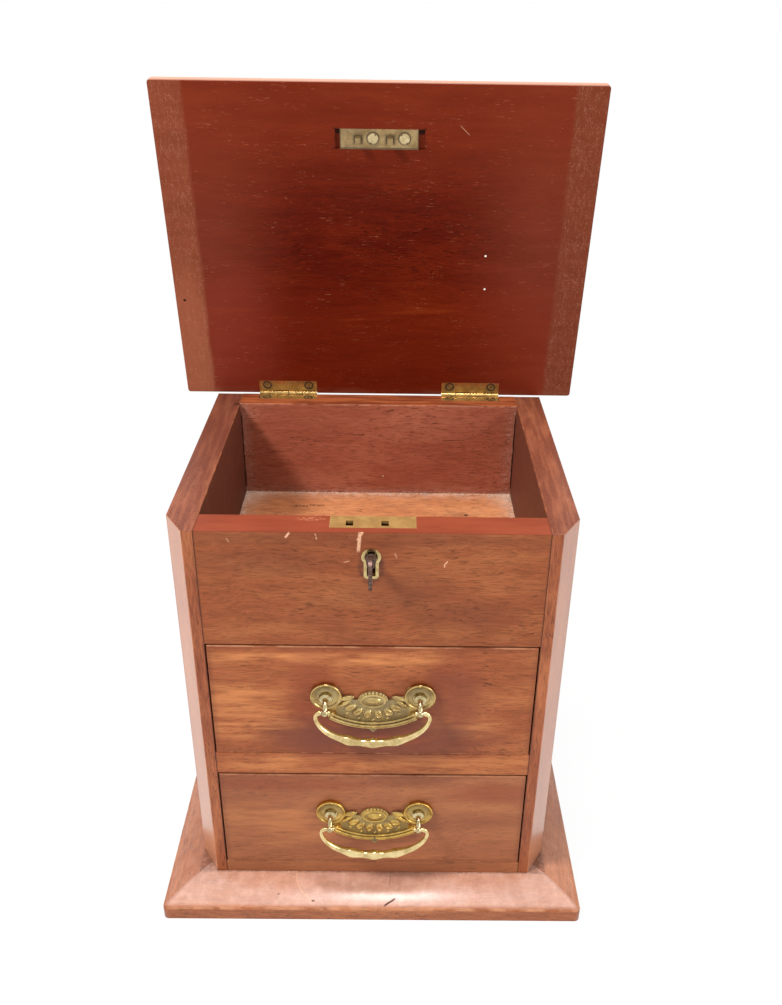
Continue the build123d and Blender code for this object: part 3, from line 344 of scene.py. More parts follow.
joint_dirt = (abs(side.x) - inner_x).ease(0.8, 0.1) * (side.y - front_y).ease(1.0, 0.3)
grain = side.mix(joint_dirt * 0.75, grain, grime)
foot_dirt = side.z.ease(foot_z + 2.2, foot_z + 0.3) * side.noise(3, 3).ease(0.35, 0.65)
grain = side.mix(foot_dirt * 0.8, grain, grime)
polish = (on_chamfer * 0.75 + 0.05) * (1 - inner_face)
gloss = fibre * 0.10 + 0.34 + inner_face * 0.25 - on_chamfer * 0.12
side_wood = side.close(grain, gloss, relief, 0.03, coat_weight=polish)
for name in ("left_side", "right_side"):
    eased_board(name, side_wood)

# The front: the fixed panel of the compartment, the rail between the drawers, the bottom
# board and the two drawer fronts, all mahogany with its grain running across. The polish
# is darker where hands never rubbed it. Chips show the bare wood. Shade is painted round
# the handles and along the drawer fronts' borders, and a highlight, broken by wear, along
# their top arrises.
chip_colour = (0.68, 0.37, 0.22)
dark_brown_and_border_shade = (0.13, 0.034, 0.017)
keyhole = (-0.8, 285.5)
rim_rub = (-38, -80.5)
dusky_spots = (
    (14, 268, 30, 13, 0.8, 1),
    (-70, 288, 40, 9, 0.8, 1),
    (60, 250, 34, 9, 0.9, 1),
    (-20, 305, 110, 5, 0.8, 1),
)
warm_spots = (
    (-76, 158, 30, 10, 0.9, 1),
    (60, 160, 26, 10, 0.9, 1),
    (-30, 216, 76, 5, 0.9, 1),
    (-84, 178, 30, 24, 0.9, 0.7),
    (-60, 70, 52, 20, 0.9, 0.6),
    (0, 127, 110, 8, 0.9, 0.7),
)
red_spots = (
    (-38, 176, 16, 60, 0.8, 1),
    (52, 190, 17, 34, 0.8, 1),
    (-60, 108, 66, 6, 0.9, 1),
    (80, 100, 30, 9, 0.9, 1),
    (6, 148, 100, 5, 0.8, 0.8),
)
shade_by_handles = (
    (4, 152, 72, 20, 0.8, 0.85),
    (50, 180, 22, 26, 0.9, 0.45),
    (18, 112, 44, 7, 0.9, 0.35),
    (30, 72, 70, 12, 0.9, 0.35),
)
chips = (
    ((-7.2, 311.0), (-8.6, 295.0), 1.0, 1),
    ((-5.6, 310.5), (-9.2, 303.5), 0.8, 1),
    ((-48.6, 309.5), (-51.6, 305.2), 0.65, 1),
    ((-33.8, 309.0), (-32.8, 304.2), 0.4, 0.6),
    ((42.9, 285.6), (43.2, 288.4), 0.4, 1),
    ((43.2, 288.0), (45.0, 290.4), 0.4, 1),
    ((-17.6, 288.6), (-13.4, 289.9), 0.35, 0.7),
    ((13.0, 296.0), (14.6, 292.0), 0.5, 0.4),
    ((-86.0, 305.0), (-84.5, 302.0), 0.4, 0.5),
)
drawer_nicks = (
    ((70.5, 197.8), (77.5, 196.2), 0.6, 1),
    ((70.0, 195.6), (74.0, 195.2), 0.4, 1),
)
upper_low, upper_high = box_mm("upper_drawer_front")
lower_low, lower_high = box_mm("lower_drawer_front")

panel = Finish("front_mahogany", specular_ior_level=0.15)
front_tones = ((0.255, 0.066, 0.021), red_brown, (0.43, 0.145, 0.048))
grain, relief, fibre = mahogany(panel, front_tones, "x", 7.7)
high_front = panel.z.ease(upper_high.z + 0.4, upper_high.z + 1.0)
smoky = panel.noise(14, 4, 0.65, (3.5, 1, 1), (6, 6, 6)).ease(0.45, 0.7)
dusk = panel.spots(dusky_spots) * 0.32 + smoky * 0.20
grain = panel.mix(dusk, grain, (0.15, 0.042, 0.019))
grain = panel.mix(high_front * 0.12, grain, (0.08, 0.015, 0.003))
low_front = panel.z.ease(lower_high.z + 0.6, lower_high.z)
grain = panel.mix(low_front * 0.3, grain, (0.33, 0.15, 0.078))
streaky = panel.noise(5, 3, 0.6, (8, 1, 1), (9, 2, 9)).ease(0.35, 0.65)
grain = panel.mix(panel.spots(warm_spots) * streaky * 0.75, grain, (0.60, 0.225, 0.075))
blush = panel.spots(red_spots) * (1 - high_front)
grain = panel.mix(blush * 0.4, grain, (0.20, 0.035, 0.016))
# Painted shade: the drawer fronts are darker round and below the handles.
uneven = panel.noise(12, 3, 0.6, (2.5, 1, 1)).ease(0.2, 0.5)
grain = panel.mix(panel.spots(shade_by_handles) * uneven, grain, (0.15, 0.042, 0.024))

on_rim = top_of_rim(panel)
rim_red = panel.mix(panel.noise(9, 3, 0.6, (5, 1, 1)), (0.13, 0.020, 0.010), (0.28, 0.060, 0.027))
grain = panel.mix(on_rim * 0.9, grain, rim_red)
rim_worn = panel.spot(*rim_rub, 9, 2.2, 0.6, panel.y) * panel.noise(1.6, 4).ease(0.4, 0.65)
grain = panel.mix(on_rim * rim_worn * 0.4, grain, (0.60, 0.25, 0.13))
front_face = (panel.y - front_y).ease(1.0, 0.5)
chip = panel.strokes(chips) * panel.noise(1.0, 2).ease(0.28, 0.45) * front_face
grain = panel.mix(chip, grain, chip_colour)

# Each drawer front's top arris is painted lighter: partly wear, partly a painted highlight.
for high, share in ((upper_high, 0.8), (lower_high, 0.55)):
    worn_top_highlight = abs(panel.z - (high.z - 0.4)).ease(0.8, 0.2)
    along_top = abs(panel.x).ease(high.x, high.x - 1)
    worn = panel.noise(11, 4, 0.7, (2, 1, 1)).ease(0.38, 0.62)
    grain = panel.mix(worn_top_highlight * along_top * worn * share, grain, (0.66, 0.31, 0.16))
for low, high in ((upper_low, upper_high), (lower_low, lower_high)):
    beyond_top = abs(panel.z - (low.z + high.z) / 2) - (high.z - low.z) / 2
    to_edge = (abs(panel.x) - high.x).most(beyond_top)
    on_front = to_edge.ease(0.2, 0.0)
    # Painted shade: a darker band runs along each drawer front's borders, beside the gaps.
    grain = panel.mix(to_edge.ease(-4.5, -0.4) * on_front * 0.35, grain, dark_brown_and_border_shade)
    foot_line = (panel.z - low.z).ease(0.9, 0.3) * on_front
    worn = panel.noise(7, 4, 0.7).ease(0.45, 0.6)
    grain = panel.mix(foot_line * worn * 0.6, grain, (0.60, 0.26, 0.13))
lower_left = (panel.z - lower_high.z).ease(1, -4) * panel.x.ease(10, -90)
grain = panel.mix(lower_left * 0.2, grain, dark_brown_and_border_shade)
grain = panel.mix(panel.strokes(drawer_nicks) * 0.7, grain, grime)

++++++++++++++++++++

» GIVEN EXERCISE:
Go through the listing and print each line exactly as it appears.

» FINAL ANSWER:
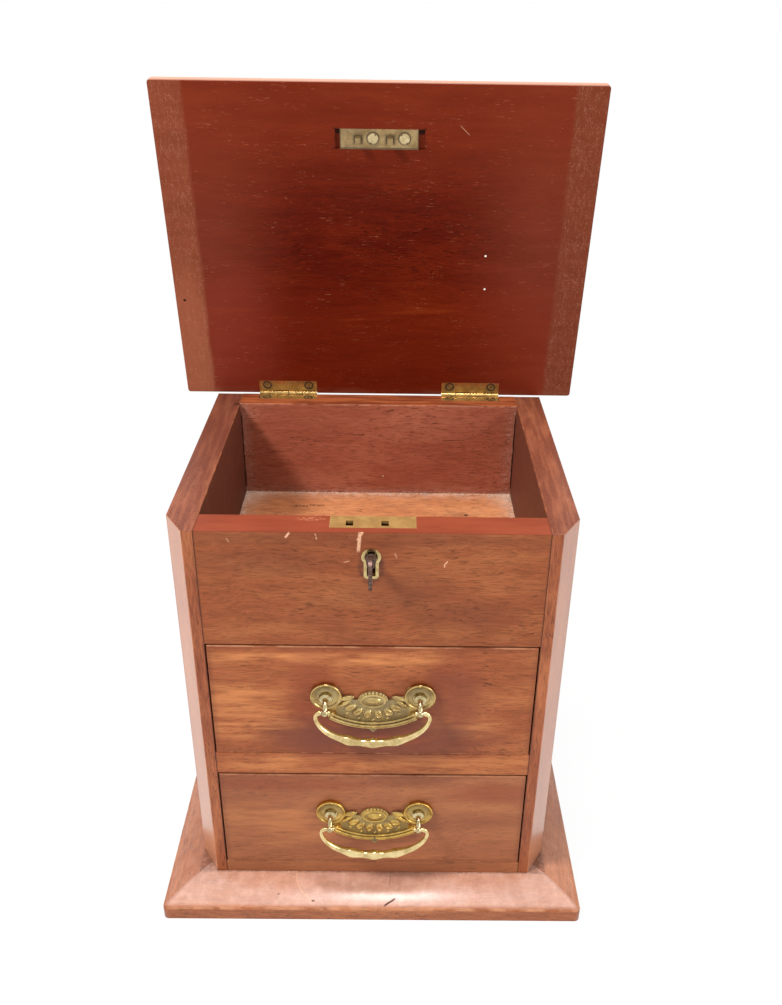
Continue the build123d and Blender code for this object: part 3, from line 344 of scene.py. More parts follow.
joint_dirt = (abs(side.x) - inner_x).ease(0.8, 0.1) * (side.y - front_y).ease(1.0, 0.3)
grain = side.mix(joint_dirt * 0.75, grain, grime)
foot_dirt = side.z.ease(foot_z + 2.2, foot_z + 0.3) * side.noise(3, 3).ease(0.35, 0.65)
grain = side.mix(foot_dirt * 0.8, grain, grime)
polish = (on_chamfer * 0.75 + 0.05) * (1 - inner_face)
gloss = fibre * 0.10 + 0.34 + inner_face * 0.25 - on_chamfer * 0.12
side_wood = side.close(grain, gloss, relief, 0.03, coat_weight=polish)
for name in ("left_side", "right_side"):
    eased_board(name, side_wood)

# The front: the fixed panel of the compartment, the rail between the drawers, the bottom
# board and the two drawer fronts, all mahogany with its grain running across. The polish
# is darker where hands never rubbed it. Chips show the bare wood. Shade is painted round
# the handles and along the drawer fronts' borders, and a highlight, broken by wear, along
# their top arrises.
chip_colour = (0.68, 0.37, 0.22)
dark_brown_and_border_shade = (0.13, 0.034, 0.017)
keyhole = (-0.8, 285.5)
rim_rub = (-38, -80.5)
dusky_spots = (
    (14, 268, 30, 13, 0.8, 1),
    (-70, 288, 40, 9, 0.8, 1),
    (60, 250, 34, 9, 0.9, 1),
    (-20, 305, 110, 5, 0.8, 1),
)
warm_spots = (
    (-76, 158, 30, 10, 0.9, 1),
    (60, 160, 26, 10, 0.9, 1),
    (-30, 216, 76, 5, 0.9, 1),
    (-84, 178, 30, 24, 0.9, 0.7),
    (-60, 70, 52, 20, 0.9, 0.6),
    (0, 127, 110, 8, 0.9, 0.7),
)
red_spots = (
    (-38, 176, 16, 60, 0.8, 1),
    (52, 190, 17, 34, 0.8, 1),
    (-60, 108, 66, 6, 0.9, 1),
    (80, 100, 30, 9, 0.9, 1),
    (6, 148, 100, 5, 0.8, 0.8),
)
shade_by_handles = (
    (4, 152, 72, 20, 0.8, 0.85),
    (50, 180, 22, 26, 0.9, 0.45),
    (18, 112, 44, 7, 0.9, 0.35),
    (30, 72, 70, 12, 0.9, 0.35),
)
chips = (
    ((-7.2, 311.0), (-8.6, 295.0), 1.0, 1),
    ((-5.6, 310.5), (-9.2, 303.5), 0.8, 1),
    ((-48.6, 309.5), (-51.6, 305.2), 0.65, 1),
    ((-33.8, 309.0), (-32.8, 304.2), 0.4, 0.6),
    ((42.9, 285.6), (43.2, 288.4), 0.4, 1),
    ((43.2, 288.0), (45.0, 290.4), 0.4, 1),
    ((-17.6, 288.6), (-13.4, 289.9), 0.35, 0.7),
    ((13.0, 296.0), (14.6, 292.0), 0.5, 0.4),
    ((-86.0, 305.0), (-84.5, 302.0), 0.4, 0.5),
)
drawer_nicks = (
    ((70.5, 197.8), (77.5, 196.2), 0.6, 1),
    ((70.0, 195.6), (74.0, 195.2), 0.4, 1),
)
upper_low, upper_high = box_mm("upper_drawer_front")
lower_low, lower_high = box_mm("lower_drawer_front")

panel = Finish("front_mahogany", specular_ior_level=0.15)
front_tones = ((0.255, 0.066, 0.021), red_brown, (0.43, 0.145, 0.048))
grain, relief, fibre = mahogany(panel, front_tones, "x", 7.7)
high_front = panel.z.ease(upper_high.z + 0.4, upper_high.z + 1.0)
smoky = panel.noise(14, 4, 0.65, (3.5, 1, 1), (6, 6, 6)).ease(0.45, 0.7)
dusk = panel.spots(dusky_spots) * 0.32 + smoky * 0.20
grain = panel.mix(dusk, grain, (0.15, 0.042, 0.019))
grain = panel.mix(high_front * 0.12, grain, (0.08, 0.015, 0.003))
low_front = panel.z.ease(lower_high.z + 0.6, lower_high.z)
grain = panel.mix(low_front * 0.3, grain, (0.33, 0.15, 0.078))
streaky = panel.noise(5, 3, 0.6, (8, 1, 1), (9, 2, 9)).ease(0.35, 0.65)
grain = panel.mix(panel.spots(warm_spots) * streaky * 0.75, grain, (0.60, 0.225, 0.075))
blush = panel.spots(red_spots) * (1 - high_front)
grain = panel.mix(blush * 0.4, grain, (0.20, 0.035, 0.016))
# Painted shade: the drawer fronts are darker round and below the handles.
uneven = panel.noise(12, 3, 0.6, (2.5, 1, 1)).ease(0.2, 0.5)
grain = panel.mix(panel.spots(shade_by_handles) * uneven, grain, (0.15, 0.042, 0.024))

on_rim = top_of_rim(panel)
rim_red = panel.mix(panel.noise(9, 3, 0.6, (5, 1, 1)), (0.13, 0.020, 0.010), (0.28, 0.060, 0.027))
grain = panel.mix(on_rim * 0.9, grain, rim_red)
rim_worn = panel.spot(*rim_rub, 9, 2.2, 0.6, panel.y) * panel.noise(1.6, 4).ease(0.4, 0.65)
grain = panel.mix(on_rim * rim_worn * 0.4, grain, (0.60, 0.25, 0.13))
front_face = (panel.y - front_y).ease(1.0, 0.5)
chip = panel.strokes(chips) * panel.noise(1.0, 2).ease(0.28, 0.45) * front_face
grain = panel.mix(chip, grain, chip_colour)

# Each drawer front's top arris is painted lighter: partly wear, partly a painted highlight.
for high, share in ((upper_high, 0.8), (lower_high, 0.55)):
    worn_top_highlight = abs(panel.z - (high.z - 0.4)).ease(0.8, 0.2)
    along_top = abs(panel.x).ease(high.x, high.x - 1)
    worn = panel.noise(11, 4, 0.7, (2, 1, 1)).ease(0.38, 0.62)
    grain = panel.mix(worn_top_highlight * along_top * worn * share, grain, (0.66, 0.31, 0.16))
for low, high in ((upper_low, upper_high), (lower_low, lower_high)):
    beyond_top = abs(panel.z - (low.z + high.z) / 2) - (high.z - low.z) / 2
    to_edge = (abs(panel.x) - high.x).most(beyond_top)
    on_front = to_edge.ease(0.2, 0.0)
    # Painted shade: a darker band runs along each drawer front's borders, beside the gaps.
    grain = panel.mix(to_edge.ease(-4.5, -0.4) * on_front * 0.35, grain, dark_brown_and_border_shade)
    foot_line = (panel.z - low.z).ease(0.9, 0.3) * on_front
    worn = panel.noise(7, 4, 0.7).ease(0.45, 0.6)
    grain = panel.mix(foot_line * worn * 0.6, grain, (0.60, 0.26, 0.13))
lower_left = (panel.z - lower_high.z).ease(1, -4) * panel.x.ease(10, -90)
grain = panel.mix(lower_left * 0.2, grain, dark_brown_and_border_shade)
grain = panel.mix(panel.strokes(drawer_nicks) * 0.7, grain, grime)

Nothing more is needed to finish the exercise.